No, it's one of the worst posts Alon has ever written. This line in particular is liar-liar pants-on-fire bad:
The line is already wired thanks to Amtrak’s investment in the 1990s, and all that is required is wiring a few siding and yard tracks that Amtrak did not electrify as it does not itself use them
There is a whole shitload more to do than just that, and he bloody well knows it because it's been discussed ad nauseam in the comment section of his own blog many times before.
There is not enough electrical capacity to run electric commuter trains alongside Amtrak. The Providence Line would short out the whole system if it attempted to run its whole schedule under wire right this second. As solo investor in the system back when it was built in 1999, Amtrak only built enough substation capacity to track with its own 25-year growth. Commuter needs, which went unspecified at the time because the T had no plans to electrify, would have to be handled by expanding the existing substations. Something ConnDOT just finished doing to Branford and New London subs for enabling M8 EMU's to start operating on Shore Line East. And something the MBTA must do at
Sharon substation, which you can see from Google was built with more than 2x as much empty space as it has installed equipment strictly for the purpose of when-needed commuter expansion.
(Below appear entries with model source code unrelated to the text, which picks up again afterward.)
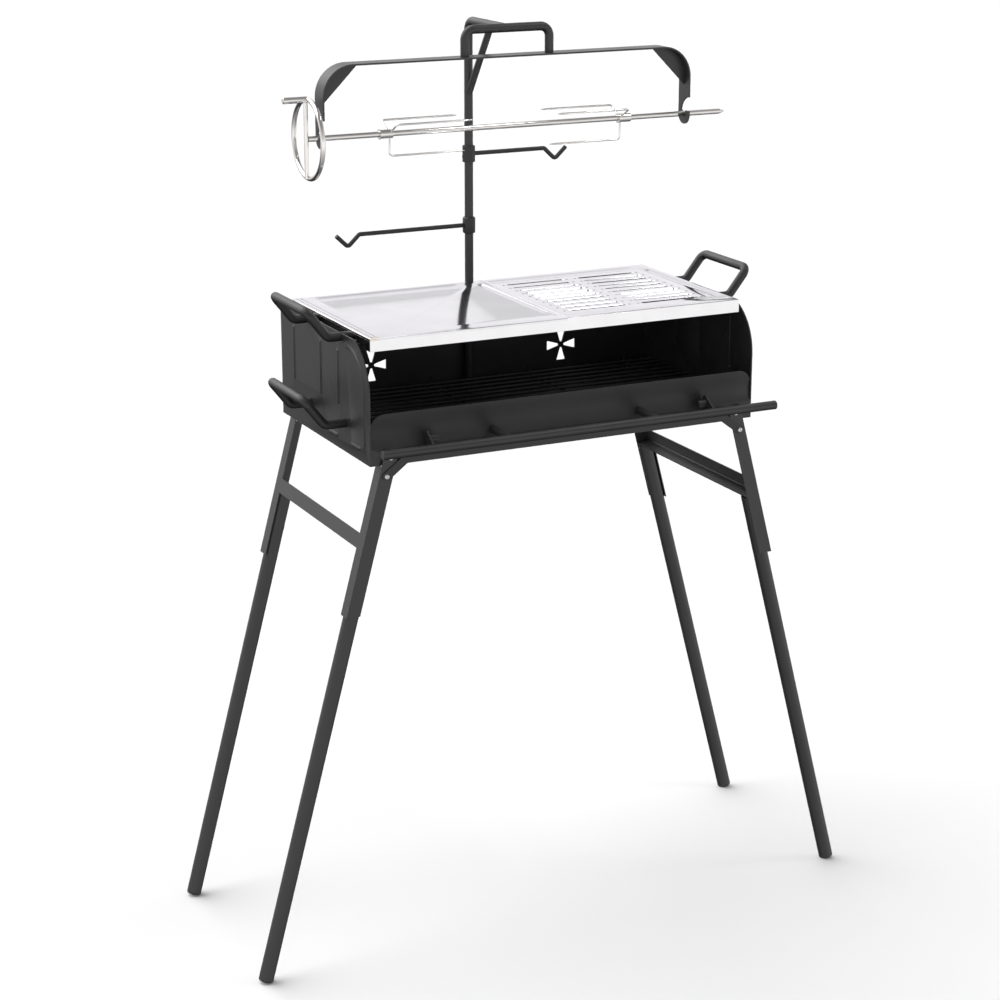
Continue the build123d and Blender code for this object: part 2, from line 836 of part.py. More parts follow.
def fork_prongs():
    """Three bent prongs of the right-hand fork, pointing to the left."""
    root_x = fork_place - fork_collar_length / 2 + 4
    prongs = []
    for turn in (-90, 30, 150):
        dy = cos(radians(turn))
        dz = sin(radians(turn))
        inner = (root_x, cradle_y + dy * (spit_radius + 1), spit_z + dz * (spit_radius + 1))
        knee = (root_x, cradle_y + dy * prong_circle, spit_z + dz * prong_circle)
        tip = (root_x - prong_length, knee[1], knee[2])
        wire = bent_rod([inner, knee, tip], prong_bend, prong_radius)
        place = Plane(origin=(tip[0] - 4, tip[1], tip[2]), z_dir=(-1, 0, 0))
        wire = wire + place * Cone(prong_radius, 0.5, 8)
        bore = rod((root_x - 40, cradle_y, spit_z), (root_x + 60, cradle_y, spit_z), fork_collar_radius)
        wire = solids_over(wire - bore, 200.0)
        prongs.append(wire)
    return Compound(prongs)


# ---------- swing hooks ----------

def hook_bush(z):
    """Thin bush between the post and a hook collar."""
    bore = post_radius + turn_fit
    low = z - collar_length / 2 + 0.5
    high = z + collar_length / 2 - 0.5
    sleeve = rod((post_shift, post_y, low), (post_shift, post_y, high), bore + bush_wall)
    return sleeve - rod((post_shift, post_y, low - 1), (post_shift, post_y, high + 1), bore)


def hook_collar(z, chamfer_size):
    """Collar that turns on its bush."""
    bore = post_radius + turn_fit + bush_wall + turn_fit
    low = z - collar_length / 2
    high = z + collar_length / 2
    ring = rod((post_shift, post_y, low), (post_shift, post_y, high), collar_radius)
    rims = ring.edges().filter_by(GeomType.CIRCLE)
    ring = chamfer(rims, chamfer_size)
    return ring - rod((post_shift, post_y, low - 1), (post_shift, post_y, high + 1), bore)


def hook_arm(z, reach, side):
    """Round arm ending in a V for hanging a pot."""
    start = side * (collar_radius - 1.0)
    ends = [(start, z), (side * reach, z),
            (side * (reach + hook_vee_half), z - hook_vee_depth),
            (side * (reach + 2 * hook_vee_half), z)]
    corners = [(post_shift + x, post_y, height) for x, height in ends]
    arm = bent_rod(corners, hook_vee_bend, hook_radius)
    core = rod((post_shift, post_y, z - 20), (post_shift, post_y, z + 20), collar_radius)
    return solids_over(arm - core, 500.0)


def set_screws(z, side):
    """Two small screws in the side of the upper collar."""
    screws = []
    core = rod((post_shift, post_y, z - 20), (post_shift, post_y, z + 20), collar_radius)
    for dz in (-4.0, 4.0):
        inner = (post_shift + side * (collar_radius - 1.0), post_y, z + dz)
        outer = (post_shift + side * (collar_radius + 0.8), post_y, z + dz)
        screws.append((rod(inner, outer, 1.8) - core).solid())
    return Compound(screws)


# ---------- all pieces ----------

def all_pieces():
    """Every node by name, in the working frame."""
    pieces = {}
    pieces["end_panel_right"] = end_panel(right_bead_places, False)
    pieces["end_panel_left"] = other_side(end_panel(left_bead_places, True))
    bolt_holes = four_of(upper_bolt_hole())
    pieces["back_panel"] = back_panel(bolt_holes)
    pieces["bottom_panel"] = bottom_panel()
    pieces["front_panel"] = front_panel(bolt_holes)
    pieces["front_rail"] = front_rail()
    pieces["rail_stubs"] = rail_stubs(pieces["front_panel"], pieces["front_rail"])
    pieces["rail_lugs"] = rail_lugs(pieces["front_panel"])
    pieces["lug_pins"] = lug_pins()
    lower_z = box_under_z + lower_handle_height
    pieces["lower_handle_right"] = carrying_handle(half_length, -lower_handle_shift, lower_z)
    pieces["lower_handle_left"] = other_side(carrying_handle(half_length, lower_handle_shift, lower_z))
    pieces["top_ledges"] = ledge_pair(ledge_top_z, -half_depth + 78, half_depth - 12)
    grid_rest = grid_z - grid_rod_radius - rest_gap
    pieces["grid_ledges"] = ledge_pair(grid_rest, -half_depth + 22, half_depth - 40)
    pieces["post_socket"] = post_socket()
    pieces["post_guide"] = post_guide()

    right_front = leg_angle()
    right_rear = other_face(right_front)
    pieces["leg_angle_front_right"] = right_front
    pieces["leg_angle_rear_right"] = right_rear
    pieces["leg_angle_front_left"] = other_side(right_front)
    pieces["leg_angle_rear_left"] = other_side(right_rear)
    tube = leg_tube()
    tube_rear = other_face(tube)
    pieces["leg_tube_front_right"] = tube
    pieces["leg_tube_rear_right"] = tube_rear
    pieces["leg_tube_front_left"] = other_side(tube)
    pieces["leg_tube_rear_left"] = other_side(tube_rear)
    pieces["crossbar_right"] = crossbar()
    pieces["crossbar_left"] = other_side(crossbar())
    outer = tube_radius + angle_thickness
    lower_bolt = leg_bolt(bolt_run, -outer - sheet, -tube_radius, False)
    inner_face = -tube_radius + spacer_thickness + sheet
    upper_bolt = leg_bolt(bolt_run + bolt_spacing, -outer, inner_face, True)
    pieces["leg_bolts_lower"] = four_of(lower_bolt)
    pieces["leg_bolts_upper"] = four_of(upper_bolt)
    pieces["leg_screws"] = four_of(leg_screw())
    pieces["foot_plugs"] = four_of(foot_plug())
    pieces["leg_spacers"] = four_of(leg_spacer())
    pieces["apron_front"] = apron()
    pieces["apron_rear"] = other_face(apron())

    pieces["top_frame"] = top_frame()
    upper_z = box_top_z - upper_handle_drop
    pieces["upper_handle_right"] = carrying_handle(plate_half, 0.0, upper_z)
    pieces["upper_handle_left"] = other_side(pieces["upper_handle_right"])
    pieces["griddle"] = griddle()
    pieces["grate"] = grate()
    pieces["charcoal_grid"] = charcoal_grid()

    loop = cradle_loop()
    column = trimmed_post(loop)
    strip = cradle_strip()
    pieces["post_foot"] = post_foot()
    pieces["post"] = column
    pieces["brace"] = brace(column)
    pieces["cradle_loop"] = loop
    pieces["cradle_strip"] = Pos(strip_shift, 0, 0) * strip
    pieces["cradle_gussets"] = Pos(strip_shift, 0, 0) * cradle_gussets(strip)

    bar = spit_rod()
    ring = wheel_ring()
    peg = crank_peg(ring)
    pieces["spit_rod"] = bar
    pieces["wheel_ring"] = ring
    pieces["wheel_spoke"] = wheel_spoke(ring, bar, peg)
    pieces["crank_peg"] = peg
    prongs = fork_prongs()
    pieces["fork_collar_right"] = fork_collar(False)
    pieces["fork_prongs_right"] = prongs
    pieces["fork_collar_left"] = other_side(fork_collar(True))
    pieces["fork_prongs_left"] = other_side(prongs)

    upper = box_top_z + upper_hook_above_box
    lower = box_top_z + lower_hook_above_box
    pieces["upper_bush"] = hook_bush(upper)
    pieces["upper_collar"] = hook_collar(upper, 0.4)
    pieces["upper_hook_arm"] = hook_arm(upper, upper_hook_reach, 1)
    pieces["upper_set_screws"] = set_screws(upper, -1)
    pieces["lower_bush"] = hook_bush(lower)
    pieces["lower_collar"] = hook_collar(lower, 1.5)
    pieces["lower_hook_arm"] = hook_arm(lower, lower_hook_reach, -1)
    return pieces


os.makedirs("parts", exist_ok=True)
for name, shape in all_pieces().items():
    export_step(shape.moved(Location((0, frame_shift, 0))), f"parts/{name}.step")
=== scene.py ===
import json
from math import radians

import bmesh
import bpy
from mathutils import Matrix, Vector

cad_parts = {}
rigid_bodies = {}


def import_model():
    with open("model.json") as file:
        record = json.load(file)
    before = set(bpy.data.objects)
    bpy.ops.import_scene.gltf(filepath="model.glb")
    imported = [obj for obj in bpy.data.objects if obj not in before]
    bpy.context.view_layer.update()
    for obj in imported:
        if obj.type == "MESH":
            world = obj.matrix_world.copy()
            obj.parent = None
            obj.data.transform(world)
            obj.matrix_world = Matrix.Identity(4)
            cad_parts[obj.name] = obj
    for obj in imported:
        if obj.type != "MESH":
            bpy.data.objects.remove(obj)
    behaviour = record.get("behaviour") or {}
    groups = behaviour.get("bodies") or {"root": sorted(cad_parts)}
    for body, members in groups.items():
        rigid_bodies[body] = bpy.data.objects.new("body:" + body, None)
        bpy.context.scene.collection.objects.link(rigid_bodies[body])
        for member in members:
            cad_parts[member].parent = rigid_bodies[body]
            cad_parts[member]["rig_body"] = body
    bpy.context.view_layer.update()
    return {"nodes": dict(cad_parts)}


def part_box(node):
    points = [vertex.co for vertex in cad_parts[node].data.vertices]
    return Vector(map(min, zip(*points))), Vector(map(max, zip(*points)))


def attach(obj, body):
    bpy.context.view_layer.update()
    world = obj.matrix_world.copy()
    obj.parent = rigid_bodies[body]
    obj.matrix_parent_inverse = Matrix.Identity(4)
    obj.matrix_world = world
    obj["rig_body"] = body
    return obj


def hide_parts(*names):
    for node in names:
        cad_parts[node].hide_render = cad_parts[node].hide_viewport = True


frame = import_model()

NODES = frame["nodes"]
MM = 0.001
SHARP = radians(32)

# mesh tolerances, in metres
SAME_POINT = 1e-6
SAME_HEIGHT = 1e-5
GUTTER_SKIN = 0.0004

# how strongly the painted edge highlight (lighter edges in wear-like patches) and the settled dust show
COAT_EDGE_SHARE = 0.55
BAR_EDGE_SHARE = 0.4
DUST_COLOUR = (0.20, 0.19, 0.18)
# near-white colour of the painted edge highlight on the bright bars
EDGE_HIGHLIGHT_COLOUR = (0.93, 0.92, 0.90)


# ---------- shader helpers ----------

def set_input(node, name, value):
    """Sets one socket of a node."""
    node.inputs[name].default_value = value


def add_node(tree, kind, **inputs):
    """Adds a node and sets the sockets that are named."""
    node = tree.nodes.new(kind)
    for name, value in inputs.items():
        set_input(node, name.replace("_", " "), value)
    return node


def join(tree, source, output, target, target_input):
    """Links two sockets by name or index."""
    tree.links.new(source.outputs[output], target.inputs[target_input])


def math_node(tree, operation, first, second=None, clamp=False):
    """A Math node whose inputs are numbers or (node, output) pairs."""
    node = tree.nodes.new("ShaderNodeMath")
    node.operation = operation
    node.use_clamp = clamp
    for i, value in enumerate((first, second)):
        if value is None:
            continue
        if isinstance(value, tuple):
            tree.links.new(value[0].outputs[value[1]], node.inputs[i])
        else:
            node.inputs[i].default_value = value
    return node


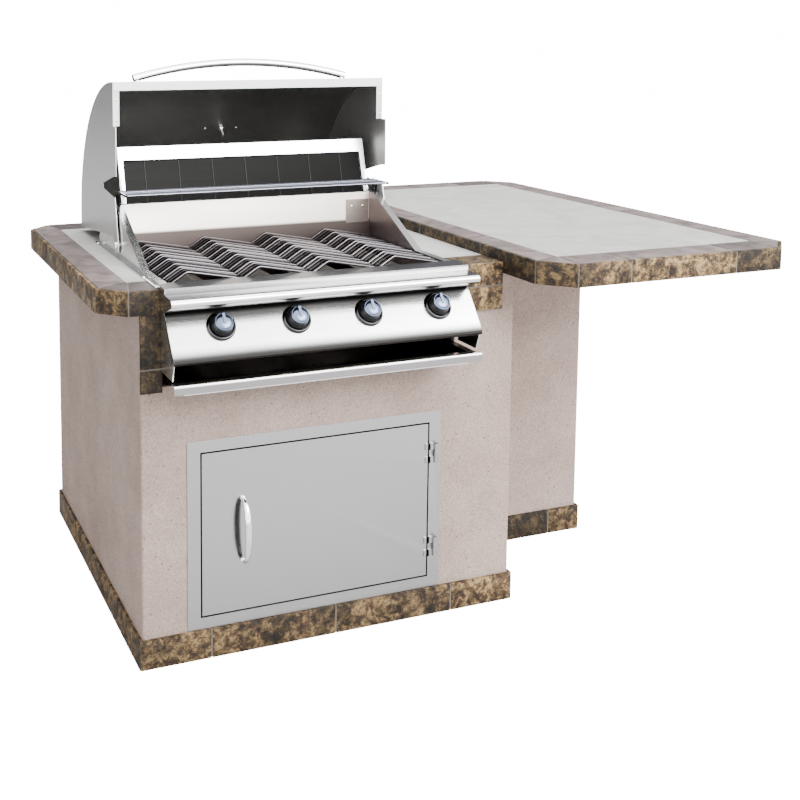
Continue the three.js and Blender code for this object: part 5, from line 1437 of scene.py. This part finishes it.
soft = mix(tree, towards((0.55, -0.55, 0.63), -0.5, 0.9), (0.25, 0.25, 0.27, 1), (2.0, 2.0, 2.0, 1))
sheets = mix(tree, towards((0.15, -0.85, 0.5), -0.35, 0.30), (0.30, 0.30, 0.31, 1), (5.4, 5.4, 5.4, 1))
passage = add(tree, "ShaderNodeLightPath").outputs
around = mix(tree, passage["Is Glossy Ray"], soft, sheets)
give(tree, tree.nodes["Background"].inputs, {"Color": mix(tree, passage["Is Camera Ray"], around, WHITE)})
print("world:", world.name, len(tree.nodes), "nodes")


# %% Lights
def area_light(name, place, target, size, power):
    data = bpy.data.lights.new(name, "AREA")
    data.shape = "RECTANGLE"
    data.size, data.size_y = size
    data.energy = power
    made = bpy.data.objects.new(name, data)
    bpy.context.scene.collection.objects.link(made)
    made.location = place
    aim = Vector(target) - Vector(place)
    made.rotation_euler = aim.to_track_quat("-Z", "Y").to_euler()
    print("light:", name, power, "W")


area_light("key", (1.6, -3.6, 3.2), (0, 0, 0.5), (3.0, 2.2), 370)
area_light("top", (-0.2, 0.2, 3.8), (0, 0, 0.6), (3.0, 2.4), 170)

# %% [markdown]
# ## The floor
# The photo has no floor at all, only white. A floor that glows white for the camera alone matches it
# and still throws its light back on the island. Inside the body it doesn't glow, or it would show
# through the open door.

# %% Floor
FLOOR_HALF = 14
FLOOR_DROP = 0.0005
DARK_HALF = (509.5, 487)
floor_mesh = bpy.data.meshes.new("floor")
floor_plan = rect(-FLOOR_HALF, FLOOR_HALF, -FLOOR_HALF, FLOOR_HALF)
floor_mesh.from_pydata([(x, y, 0) for x, y in floor_plan], [], [(0, 1, 2, 3)])
floor = new_object("floor", floor_mesh)
pale, tree, shader, place = material("pale_floor", (0.55, 0.55, 0.55), 0, 0.9)
spot = axes(tree, place)
middle = at(WIDE / 2, DEEP / 2, 0)
inside = calc(tree, "MULTIPLY",
              calc(tree, "COMPARE", spot["X"], middle.x, DARK_HALF[0] / 1000),
              calc(tree, "COMPARE", spot["Y"], middle.y, DARK_HALF[1] / 1000))
seen = add(tree, "ShaderNodeLightPath").outputs["Is Camera Ray"]
glow = calc(tree, "MULTIPLY", calc(tree, "GREATER_THAN", seen, inside), WHITE[0])
shader.inputs["Emission Color"].default_value = (1, 1, 1, 1)
give(tree, shader.inputs, {"Emission Strength": glow})
floor_mesh.materials.append(pale)
floor.location.z = -FLOOR_DROP
floor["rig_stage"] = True
print("floor:", 2 * FLOOR_HALF, "m square")

# %% [markdown]
# ## Measure
# The size of all the finished pieces together is printed; they are meant to stay inside the box of the CAD,
# so that the part keeps its real size.

# %% Size
low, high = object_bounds()
print("scene size in metres:", [round(v, 4) for v in high - low])
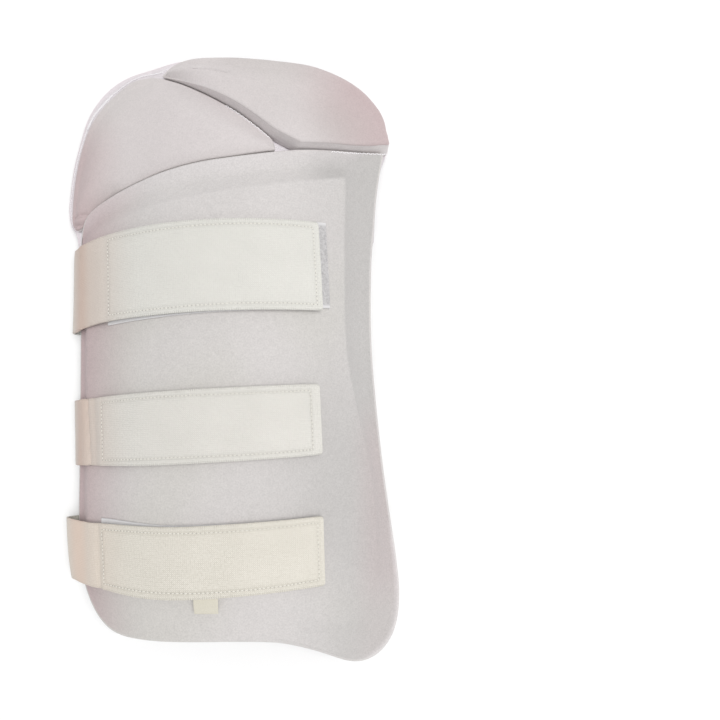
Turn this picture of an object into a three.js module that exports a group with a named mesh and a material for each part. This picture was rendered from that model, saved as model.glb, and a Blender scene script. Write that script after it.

In no way, shape, or form is re-outfitting a substation a pick-up-and-go task. It's large up-front expense, significant planning, significant equipment construction, and significant involvement with the utilities as Eversource has to run all kinds of simulations and risk assessments for peak load on its high-tension lines 2000 ft. south of Sharon sub. It is probably a 3-5 year process between funding/go-ahead and actually turning on the extra capacity. And it would have to be coordinated with RIDOT being able to fund a similar but somewhat lesser expansion of Warwick sub, which handles everything from the power break in Norton, MA to Richmond, RI...encompassing the southern 14 miles of the main Providence schedule through Attleboro, South Attleboro, Pawtucket, and Providence stations, plus all the extended-run mileage to Wickford and Kingston. You better hope for a non-gridlocked fed grant award season if you hope to be able to keep RI lockstep with MA on funding those expansions. And you have to have all these arrangements sewn up before you go shopping for the first EMU to go under those wires.
Again: Levy knows this.
The electric loco lease wasn't going to work anyway except as a technological evaluation, because it was impossible to put enough of them in-service at one time. They also would've had to be maintained at extremely busy Amtrak Southampton Shops, where Northeast Regional and Acela equipment gets serviced. The T knows all about how congested Southampton is, because they've been butting heads with Amtrak for years of Purple Line sets taking up yard space meant for Regionals. Putting lease engines on top of the shop's duties would've required them to hire more staff...so of course the rental price was high: the parts-and-
labor needed to go heavy on the labor part. This is in no way a conspiracy. It merely reflects that this deal would've been tough going logistically all-around...from the electrical capacity to the maintenance capacity.
Levy knows this; it's been discussed before on his site.
Level boarding: yes, it sucks that the Providence Line doesn't have it. But Amtrak controls the tracks while the T controls the stations, and Amtrak has sketched out that each of those stations needs passing-track capacity. So of course the T is not going to raise platforms in-place when Amtrak could come up to them a week later and say "I've got match funding to quad-track Sharon and Mansfield with platform turnouts; you ready for the jackhammer?" They need to act in lockstep to do anything, and right now Amtrak keeps saying MA isn't a priority. The T can't even raise the platforms at existing quad-track Attleboro because Amtrak isn't willing to install new crossovers to let CSX back up onto the Middleboro Secondary from the center tracks when it's got a wide-load freight that won't clear a full-high.
Now, building something twice for the sake of instant gratification might be fine and dandy for some high-and-mighty faraway transpo blogger, but I think most MA taxpayers would have a significant bone to pick with that. And once more: Levy knows this arrangement; he's spewed spittle all over the comments section before about what a trav-sham-ockery it is that the T has to hold hands at all with Amtrak on stuff like this. Boo-hoo, can't we just ignore legalities.
Also...when pressed for attribution on where he heard this:
1. No, I’ve heard this privately from area activists who are in constant touch with MBTA and adjacent officials.
Well, that's certainly reliable sourcing! He wouldn't even stoop to calling this a TransitMatters scoop, because they actually vet their statements before releasing them. So this heresay is possibly no more trustworthy than a game of telephone spanning between Joe Pesaturo's lackeys and somebody's Twitter feed.:roll:
I'd comment on my own over there, but I'm in no mood tonight for that adirondacker12800 troll to render it unreadable by flooding the zone with non-sequiturs until it completely breaks the threading until you can't tell who's replying to whom (already happening). And since the name of the game on this piece was disingenuity it would only be stuff that's been said to him many times before with no pushback.